Overall, it’s clear that the best-performing ad was the Single image ad.
Performance according to Instagram Insights
According to the Insights natively provided by Instagram, the Boosted post (which is the only ad format I created in-app — and therefore the only one which was tracked in Insights) did pretty well.
However, when comparing the performance report with that of Facebook Ads Manager, it’s obvious that I was paying too much for the clicks ($1.52).
Let’s also note that Instagram Insights counted 67 promotion clicks, whereas Facebook only reported 66. Small margins of error like this are quite common (different platforms gather data in different ways which can lead to slight discrepancies) but larger gaps would indicate a problem, so watch out!
Traffic to the blog article, per ad format, according to GA:
Why is it important to look into Google Analytics?
Here we can see that the average blog session duration is much higher for users coming from the Stories ad (contrary to the single image ad which had the best stats elsewhere) which is interesting.
Also, the video ad only generated 2 views of the blog post, but those users stayed longer on the page, along with users coming from the Stories ad. So, perhaps users who took the time to watch a video/read the text on the Story were most qualified prospects for our offer.

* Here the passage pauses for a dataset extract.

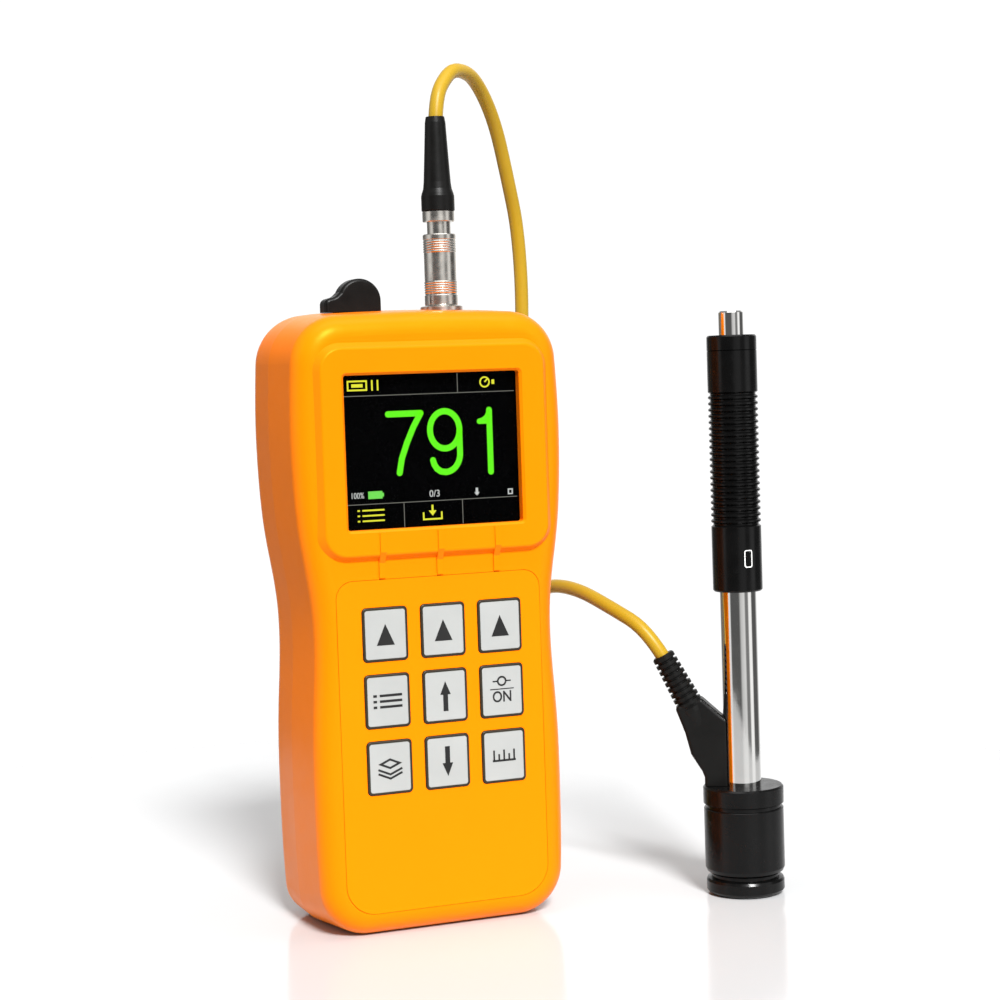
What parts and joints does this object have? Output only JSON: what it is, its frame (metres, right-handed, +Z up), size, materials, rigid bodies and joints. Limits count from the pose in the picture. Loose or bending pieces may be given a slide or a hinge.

So, what did we learn from this experiment?
The takeaways I’d like to leave you with are threefold:
- It’s worth testing all ad formats to see what works the best with your target community
- Single image ads are the most basic, but have proved to be the most effective in this test
- The simplest option — the Boosted post — won’t necessarily give you the best results
After running this test on Instagram ads, I feel like a great combination to test would be a single image from your feed as a Boosted post. You get the simplicity of creation (in-app) with the performance of the Single image ad. Why not give it a try and let us know how you get on?